### Stated goal
Up to and including the line that contains "return seen", write out each line of the material from its first line, exactly.

+++ The data

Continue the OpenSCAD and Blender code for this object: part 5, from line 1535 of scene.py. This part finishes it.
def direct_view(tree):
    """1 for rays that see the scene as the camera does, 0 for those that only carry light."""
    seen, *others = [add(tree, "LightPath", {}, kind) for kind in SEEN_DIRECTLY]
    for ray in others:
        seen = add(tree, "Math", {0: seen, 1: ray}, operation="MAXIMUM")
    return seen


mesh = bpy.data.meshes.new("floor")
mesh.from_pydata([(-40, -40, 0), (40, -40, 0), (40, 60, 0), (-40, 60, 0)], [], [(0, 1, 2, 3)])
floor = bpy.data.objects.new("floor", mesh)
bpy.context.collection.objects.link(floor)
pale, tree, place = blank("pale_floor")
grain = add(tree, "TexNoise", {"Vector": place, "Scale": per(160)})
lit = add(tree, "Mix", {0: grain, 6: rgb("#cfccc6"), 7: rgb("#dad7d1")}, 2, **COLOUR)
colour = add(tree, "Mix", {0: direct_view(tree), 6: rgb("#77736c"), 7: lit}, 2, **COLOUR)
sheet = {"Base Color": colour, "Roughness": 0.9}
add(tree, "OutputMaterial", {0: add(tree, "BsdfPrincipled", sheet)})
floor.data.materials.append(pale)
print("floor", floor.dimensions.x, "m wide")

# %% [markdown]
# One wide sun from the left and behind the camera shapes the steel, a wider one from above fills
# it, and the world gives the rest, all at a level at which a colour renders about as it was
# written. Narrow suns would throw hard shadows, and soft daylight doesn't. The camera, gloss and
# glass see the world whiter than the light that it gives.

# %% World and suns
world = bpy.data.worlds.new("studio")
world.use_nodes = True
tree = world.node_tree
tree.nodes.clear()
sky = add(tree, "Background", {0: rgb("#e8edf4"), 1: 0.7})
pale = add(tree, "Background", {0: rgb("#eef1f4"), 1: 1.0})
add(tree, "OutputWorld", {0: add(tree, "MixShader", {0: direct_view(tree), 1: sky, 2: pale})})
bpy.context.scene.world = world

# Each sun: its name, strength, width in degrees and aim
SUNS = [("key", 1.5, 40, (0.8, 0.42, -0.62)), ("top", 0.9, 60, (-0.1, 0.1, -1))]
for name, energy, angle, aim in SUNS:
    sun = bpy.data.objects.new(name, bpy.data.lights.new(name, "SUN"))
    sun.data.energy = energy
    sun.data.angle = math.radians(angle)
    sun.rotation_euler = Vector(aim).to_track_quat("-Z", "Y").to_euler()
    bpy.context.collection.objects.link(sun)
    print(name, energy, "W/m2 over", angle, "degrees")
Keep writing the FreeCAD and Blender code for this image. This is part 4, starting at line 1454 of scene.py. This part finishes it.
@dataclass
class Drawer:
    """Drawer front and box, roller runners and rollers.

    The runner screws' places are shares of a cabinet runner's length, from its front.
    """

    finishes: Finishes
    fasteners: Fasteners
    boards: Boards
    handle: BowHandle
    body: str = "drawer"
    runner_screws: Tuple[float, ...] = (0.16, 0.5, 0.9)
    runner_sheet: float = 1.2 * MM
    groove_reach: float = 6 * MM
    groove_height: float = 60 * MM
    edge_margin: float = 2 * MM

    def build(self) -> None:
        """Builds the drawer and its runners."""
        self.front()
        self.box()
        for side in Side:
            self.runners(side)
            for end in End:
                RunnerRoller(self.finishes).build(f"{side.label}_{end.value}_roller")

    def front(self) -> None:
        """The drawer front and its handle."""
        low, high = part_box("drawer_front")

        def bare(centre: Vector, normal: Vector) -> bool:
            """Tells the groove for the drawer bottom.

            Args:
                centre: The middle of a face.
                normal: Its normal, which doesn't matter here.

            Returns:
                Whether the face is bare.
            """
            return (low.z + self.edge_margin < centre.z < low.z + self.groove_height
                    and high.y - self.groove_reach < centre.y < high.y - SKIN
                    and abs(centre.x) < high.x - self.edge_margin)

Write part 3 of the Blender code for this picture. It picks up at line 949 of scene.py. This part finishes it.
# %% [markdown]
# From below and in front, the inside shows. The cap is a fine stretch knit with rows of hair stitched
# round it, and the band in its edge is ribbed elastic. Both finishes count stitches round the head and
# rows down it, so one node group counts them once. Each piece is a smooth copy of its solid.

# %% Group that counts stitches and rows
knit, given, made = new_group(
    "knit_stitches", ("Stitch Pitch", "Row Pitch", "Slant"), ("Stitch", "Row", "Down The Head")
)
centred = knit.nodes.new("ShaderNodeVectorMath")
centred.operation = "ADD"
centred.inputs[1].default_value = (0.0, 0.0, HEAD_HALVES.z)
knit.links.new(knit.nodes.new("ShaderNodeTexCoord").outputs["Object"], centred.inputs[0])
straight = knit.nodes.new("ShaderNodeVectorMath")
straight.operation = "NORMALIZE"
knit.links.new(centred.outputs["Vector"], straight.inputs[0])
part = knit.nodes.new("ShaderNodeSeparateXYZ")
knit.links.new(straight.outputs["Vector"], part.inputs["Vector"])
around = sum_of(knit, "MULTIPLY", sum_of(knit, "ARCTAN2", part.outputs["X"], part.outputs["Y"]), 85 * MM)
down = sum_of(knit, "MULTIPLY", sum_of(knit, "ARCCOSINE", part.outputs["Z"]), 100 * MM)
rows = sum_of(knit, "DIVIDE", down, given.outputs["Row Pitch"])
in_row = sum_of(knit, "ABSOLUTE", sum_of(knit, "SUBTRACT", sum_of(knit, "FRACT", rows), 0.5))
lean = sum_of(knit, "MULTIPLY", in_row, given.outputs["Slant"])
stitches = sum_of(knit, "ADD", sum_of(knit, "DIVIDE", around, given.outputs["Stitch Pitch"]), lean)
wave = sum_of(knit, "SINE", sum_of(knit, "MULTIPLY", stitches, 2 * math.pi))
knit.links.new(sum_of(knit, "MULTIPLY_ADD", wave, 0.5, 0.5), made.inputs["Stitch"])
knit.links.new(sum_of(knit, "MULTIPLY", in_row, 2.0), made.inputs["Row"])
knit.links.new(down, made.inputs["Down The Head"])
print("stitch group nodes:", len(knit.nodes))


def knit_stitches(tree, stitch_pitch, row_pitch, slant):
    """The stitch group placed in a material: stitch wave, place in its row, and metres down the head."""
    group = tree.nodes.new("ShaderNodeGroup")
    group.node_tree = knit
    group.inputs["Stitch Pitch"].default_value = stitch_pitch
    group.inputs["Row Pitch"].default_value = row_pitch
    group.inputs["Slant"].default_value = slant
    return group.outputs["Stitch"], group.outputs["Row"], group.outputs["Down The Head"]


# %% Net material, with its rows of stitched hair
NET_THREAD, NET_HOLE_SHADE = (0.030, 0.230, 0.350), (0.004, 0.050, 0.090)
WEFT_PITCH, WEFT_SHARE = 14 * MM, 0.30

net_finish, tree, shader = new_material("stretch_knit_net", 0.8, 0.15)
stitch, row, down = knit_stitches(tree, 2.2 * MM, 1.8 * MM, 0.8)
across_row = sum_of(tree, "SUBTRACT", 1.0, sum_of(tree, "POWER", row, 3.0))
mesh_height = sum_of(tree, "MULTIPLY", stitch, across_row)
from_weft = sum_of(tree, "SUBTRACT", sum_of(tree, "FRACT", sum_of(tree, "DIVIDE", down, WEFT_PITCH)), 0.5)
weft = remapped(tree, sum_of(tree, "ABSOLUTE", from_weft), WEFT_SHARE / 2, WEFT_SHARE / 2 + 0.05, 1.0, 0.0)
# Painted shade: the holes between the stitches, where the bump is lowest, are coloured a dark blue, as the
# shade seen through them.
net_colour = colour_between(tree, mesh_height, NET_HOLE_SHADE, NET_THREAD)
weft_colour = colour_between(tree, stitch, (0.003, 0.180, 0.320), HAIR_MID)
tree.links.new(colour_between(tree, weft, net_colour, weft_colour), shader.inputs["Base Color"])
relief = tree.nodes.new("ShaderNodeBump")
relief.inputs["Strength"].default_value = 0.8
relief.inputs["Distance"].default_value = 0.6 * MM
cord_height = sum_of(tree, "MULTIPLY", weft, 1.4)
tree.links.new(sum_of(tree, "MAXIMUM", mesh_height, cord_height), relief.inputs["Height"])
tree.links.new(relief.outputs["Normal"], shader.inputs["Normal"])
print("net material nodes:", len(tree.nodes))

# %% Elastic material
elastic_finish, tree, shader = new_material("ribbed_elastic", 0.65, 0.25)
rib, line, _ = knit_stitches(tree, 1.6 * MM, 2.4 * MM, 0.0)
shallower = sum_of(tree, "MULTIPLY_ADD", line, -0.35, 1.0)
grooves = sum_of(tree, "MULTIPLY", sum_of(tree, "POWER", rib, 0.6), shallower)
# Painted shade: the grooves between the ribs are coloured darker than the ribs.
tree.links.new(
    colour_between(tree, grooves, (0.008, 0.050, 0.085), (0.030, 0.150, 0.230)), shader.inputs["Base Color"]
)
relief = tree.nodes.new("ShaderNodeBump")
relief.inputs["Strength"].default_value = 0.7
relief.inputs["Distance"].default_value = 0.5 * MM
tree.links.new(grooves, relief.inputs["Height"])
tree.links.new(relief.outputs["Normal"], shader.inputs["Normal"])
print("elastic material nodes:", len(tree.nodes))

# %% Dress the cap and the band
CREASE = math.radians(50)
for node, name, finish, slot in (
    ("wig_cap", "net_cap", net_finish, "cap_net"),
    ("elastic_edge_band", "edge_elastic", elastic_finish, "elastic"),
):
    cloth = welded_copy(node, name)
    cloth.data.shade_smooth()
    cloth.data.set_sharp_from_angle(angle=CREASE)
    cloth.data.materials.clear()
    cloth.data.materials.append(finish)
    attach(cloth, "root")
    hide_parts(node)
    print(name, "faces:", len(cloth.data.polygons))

++++++

### Solution to the exercise
Continue the OpenSCAD and Blender code for this object: part 5, from line 1535 of scene.py. This part finishes it.
def direct_view(tree):
    """1 for rays that see the scene as the camera does, 0 for those that only carry light."""
    seen, *others = [add(tree, "LightPath", {}, kind) for kind in SEEN_DIRECTLY]
    for ray in others:
        seen = add(tree, "Math", {0: seen, 1: ray}, operation="MAXIMUM")
    return seen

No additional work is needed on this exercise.